# What to produce
Below are entries. Copy exactly the lines running from the line that holds "for corner, radius" to the line that holds "obj.parent = None", with both ends included.

BEGIN Task data

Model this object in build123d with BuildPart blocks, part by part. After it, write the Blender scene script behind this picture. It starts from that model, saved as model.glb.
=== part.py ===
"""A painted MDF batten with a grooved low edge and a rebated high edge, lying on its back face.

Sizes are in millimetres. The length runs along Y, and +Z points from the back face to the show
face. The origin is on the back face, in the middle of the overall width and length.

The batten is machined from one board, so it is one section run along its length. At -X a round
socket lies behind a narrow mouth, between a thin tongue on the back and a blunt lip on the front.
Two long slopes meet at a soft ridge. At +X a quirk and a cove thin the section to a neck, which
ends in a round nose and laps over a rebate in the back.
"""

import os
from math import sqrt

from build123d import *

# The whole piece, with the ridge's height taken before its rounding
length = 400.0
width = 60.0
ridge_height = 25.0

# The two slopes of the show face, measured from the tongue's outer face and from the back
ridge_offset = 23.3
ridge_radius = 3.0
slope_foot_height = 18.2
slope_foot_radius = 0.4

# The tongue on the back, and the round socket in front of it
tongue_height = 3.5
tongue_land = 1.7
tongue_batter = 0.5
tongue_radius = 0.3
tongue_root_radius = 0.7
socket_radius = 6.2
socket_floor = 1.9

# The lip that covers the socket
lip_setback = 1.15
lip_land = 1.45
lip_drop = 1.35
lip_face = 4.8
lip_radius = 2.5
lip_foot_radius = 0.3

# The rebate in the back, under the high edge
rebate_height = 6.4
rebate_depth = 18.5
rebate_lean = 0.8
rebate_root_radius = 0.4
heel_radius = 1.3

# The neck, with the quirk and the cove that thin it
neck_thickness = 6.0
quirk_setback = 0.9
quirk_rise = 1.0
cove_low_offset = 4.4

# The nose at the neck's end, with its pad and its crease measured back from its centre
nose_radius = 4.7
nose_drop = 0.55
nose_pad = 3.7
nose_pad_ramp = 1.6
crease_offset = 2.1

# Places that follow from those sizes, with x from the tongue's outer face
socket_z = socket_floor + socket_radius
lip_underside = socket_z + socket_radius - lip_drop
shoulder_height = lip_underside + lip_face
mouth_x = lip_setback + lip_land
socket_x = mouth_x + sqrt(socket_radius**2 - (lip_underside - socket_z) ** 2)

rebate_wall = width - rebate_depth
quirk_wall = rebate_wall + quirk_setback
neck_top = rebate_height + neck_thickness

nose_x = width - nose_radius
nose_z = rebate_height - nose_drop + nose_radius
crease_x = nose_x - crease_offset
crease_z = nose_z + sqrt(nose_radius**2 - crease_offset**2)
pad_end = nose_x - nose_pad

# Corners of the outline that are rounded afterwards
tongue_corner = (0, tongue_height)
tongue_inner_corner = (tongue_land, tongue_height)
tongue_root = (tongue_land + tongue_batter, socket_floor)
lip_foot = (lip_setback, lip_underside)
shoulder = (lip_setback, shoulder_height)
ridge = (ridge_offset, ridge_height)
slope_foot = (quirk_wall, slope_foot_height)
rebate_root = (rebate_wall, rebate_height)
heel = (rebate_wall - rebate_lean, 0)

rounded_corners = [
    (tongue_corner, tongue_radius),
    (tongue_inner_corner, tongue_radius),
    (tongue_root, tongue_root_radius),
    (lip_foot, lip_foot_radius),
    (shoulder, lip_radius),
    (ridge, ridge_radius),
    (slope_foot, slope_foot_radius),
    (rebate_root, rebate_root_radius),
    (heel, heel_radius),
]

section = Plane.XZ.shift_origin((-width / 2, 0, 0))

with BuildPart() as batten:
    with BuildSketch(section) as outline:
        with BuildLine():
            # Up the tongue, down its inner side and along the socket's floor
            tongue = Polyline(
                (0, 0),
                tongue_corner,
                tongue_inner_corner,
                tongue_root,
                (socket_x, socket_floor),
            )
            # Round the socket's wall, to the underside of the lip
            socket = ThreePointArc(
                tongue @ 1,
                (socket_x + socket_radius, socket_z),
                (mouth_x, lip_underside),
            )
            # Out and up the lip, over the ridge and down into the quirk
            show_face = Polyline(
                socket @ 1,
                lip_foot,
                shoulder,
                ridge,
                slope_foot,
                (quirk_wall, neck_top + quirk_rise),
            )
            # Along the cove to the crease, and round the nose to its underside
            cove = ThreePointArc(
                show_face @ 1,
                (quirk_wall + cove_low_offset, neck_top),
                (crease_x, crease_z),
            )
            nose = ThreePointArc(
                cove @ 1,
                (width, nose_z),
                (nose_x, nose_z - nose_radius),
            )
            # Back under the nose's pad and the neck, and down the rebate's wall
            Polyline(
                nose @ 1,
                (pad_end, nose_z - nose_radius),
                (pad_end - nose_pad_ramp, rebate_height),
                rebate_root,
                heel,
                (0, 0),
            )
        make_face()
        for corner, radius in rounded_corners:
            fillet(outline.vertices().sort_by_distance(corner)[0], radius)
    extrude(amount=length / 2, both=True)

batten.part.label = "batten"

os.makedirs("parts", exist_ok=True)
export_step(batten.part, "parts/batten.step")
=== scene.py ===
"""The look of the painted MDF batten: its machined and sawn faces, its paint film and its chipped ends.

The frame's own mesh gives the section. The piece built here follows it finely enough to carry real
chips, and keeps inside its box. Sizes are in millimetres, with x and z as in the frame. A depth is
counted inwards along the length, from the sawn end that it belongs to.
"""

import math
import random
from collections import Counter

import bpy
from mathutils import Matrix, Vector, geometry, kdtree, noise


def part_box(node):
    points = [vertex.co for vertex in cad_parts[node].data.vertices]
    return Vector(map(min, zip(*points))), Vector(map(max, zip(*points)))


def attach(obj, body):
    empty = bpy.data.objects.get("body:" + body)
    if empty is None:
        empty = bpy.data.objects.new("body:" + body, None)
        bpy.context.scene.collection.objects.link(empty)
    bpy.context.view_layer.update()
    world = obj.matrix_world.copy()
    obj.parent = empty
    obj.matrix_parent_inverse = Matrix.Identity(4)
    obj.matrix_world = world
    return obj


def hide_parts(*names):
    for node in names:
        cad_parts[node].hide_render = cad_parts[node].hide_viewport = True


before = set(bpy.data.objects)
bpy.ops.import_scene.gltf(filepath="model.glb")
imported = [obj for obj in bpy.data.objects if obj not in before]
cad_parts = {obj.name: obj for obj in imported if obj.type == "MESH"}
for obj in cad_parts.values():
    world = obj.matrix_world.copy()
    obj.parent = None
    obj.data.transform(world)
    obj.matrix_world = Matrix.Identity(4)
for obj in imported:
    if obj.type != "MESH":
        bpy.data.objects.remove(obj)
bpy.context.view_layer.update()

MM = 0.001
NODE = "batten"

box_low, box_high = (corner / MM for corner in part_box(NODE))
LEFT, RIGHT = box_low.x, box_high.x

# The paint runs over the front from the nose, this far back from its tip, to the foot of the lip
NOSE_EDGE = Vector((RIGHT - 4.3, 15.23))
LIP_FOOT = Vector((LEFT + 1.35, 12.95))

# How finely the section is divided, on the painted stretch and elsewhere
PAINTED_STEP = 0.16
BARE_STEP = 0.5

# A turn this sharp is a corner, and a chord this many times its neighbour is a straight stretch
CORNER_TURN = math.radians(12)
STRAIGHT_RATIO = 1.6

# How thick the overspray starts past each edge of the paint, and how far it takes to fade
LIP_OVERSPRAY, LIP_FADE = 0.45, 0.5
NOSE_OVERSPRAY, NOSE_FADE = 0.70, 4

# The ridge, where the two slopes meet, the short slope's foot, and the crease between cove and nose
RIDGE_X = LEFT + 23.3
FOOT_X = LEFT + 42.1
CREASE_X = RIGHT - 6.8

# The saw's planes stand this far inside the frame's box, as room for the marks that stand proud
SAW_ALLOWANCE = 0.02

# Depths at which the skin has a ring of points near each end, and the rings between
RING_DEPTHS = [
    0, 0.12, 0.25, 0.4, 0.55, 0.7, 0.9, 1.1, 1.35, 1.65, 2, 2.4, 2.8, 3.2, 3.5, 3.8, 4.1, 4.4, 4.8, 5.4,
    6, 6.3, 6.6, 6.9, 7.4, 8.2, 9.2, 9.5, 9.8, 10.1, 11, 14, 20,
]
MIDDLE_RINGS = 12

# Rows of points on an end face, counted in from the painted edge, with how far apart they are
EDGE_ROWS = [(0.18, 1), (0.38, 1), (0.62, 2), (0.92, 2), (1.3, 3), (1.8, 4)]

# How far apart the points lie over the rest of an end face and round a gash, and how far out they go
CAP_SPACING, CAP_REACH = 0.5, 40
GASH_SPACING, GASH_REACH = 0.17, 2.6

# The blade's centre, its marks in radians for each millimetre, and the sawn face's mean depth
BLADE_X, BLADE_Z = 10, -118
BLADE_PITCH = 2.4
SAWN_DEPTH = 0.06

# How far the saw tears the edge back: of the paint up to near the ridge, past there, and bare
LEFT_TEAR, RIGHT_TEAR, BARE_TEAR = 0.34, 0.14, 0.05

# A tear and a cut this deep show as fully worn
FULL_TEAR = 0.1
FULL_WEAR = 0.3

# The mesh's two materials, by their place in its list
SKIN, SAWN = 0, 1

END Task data
BEGIN Task data

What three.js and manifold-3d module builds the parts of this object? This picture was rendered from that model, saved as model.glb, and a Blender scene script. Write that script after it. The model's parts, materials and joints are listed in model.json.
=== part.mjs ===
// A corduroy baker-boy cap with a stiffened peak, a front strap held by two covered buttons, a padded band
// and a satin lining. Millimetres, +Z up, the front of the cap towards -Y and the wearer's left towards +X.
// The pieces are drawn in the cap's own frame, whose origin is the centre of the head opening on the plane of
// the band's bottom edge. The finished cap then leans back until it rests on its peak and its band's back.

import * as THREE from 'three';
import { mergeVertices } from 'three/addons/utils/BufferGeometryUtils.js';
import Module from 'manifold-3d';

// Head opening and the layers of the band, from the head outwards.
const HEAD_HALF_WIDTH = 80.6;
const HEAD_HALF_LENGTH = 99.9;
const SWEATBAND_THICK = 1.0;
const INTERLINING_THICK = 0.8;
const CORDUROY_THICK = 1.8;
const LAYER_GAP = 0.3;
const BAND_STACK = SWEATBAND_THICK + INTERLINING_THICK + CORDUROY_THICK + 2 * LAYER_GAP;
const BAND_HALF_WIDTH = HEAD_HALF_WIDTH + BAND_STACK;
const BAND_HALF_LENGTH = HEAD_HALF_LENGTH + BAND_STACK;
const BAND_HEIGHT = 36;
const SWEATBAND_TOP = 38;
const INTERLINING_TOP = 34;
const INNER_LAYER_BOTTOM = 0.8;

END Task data

# Task response
        for corner, radius in rounded_corners:
            fillet(outline.vertices().sort_by_distance(corner)[0], radius)
    extrude(amount=length / 2, both=True)

batten.part.label = "batten"

os.makedirs("parts", exist_ok=True)
export_step(batten.part, "parts/batten.step")
=== scene.py ===
"""The look of the painted MDF batten: its machined and sawn faces, its paint film and its chipped ends.

The frame's own mesh gives the section. The piece built here follows it finely enough to carry real
chips, and keeps inside its box. Sizes are in millimetres, with x and z as in the frame. A depth is
counted inwards along the length, from the sawn end that it belongs to.
"""

import math
import random
from collections import Counter

import bpy
from mathutils import Matrix, Vector, geometry, kdtree, noise


def part_box(node):
    points = [vertex.co for vertex in cad_parts[node].data.vertices]
    return Vector(map(min, zip(*points))), Vector(map(max, zip(*points)))


def attach(obj, body):
    empty = bpy.data.objects.get("body:" + body)
    if empty is None:
        empty = bpy.data.objects.new("body:" + body, None)
        bpy.context.scene.collection.objects.link(empty)
    bpy.context.view_layer.update()
    world = obj.matrix_world.copy()
    obj.parent = empty
    obj.matrix_parent_inverse = Matrix.Identity(4)
    obj.matrix_world = world
    return obj


def hide_parts(*names):
    for node in names:
        cad_parts[node].hide_render = cad_parts[node].hide_viewport = True


before = set(bpy.data.objects)
bpy.ops.import_scene.gltf(filepath="model.glb")
imported = [obj for obj in bpy.data.objects if obj not in before]
cad_parts = {obj.name: obj for obj in imported if obj.type == "MESH"}
for obj in cad_parts.values():
    world = obj.matrix_world.copy()
    obj.parent = None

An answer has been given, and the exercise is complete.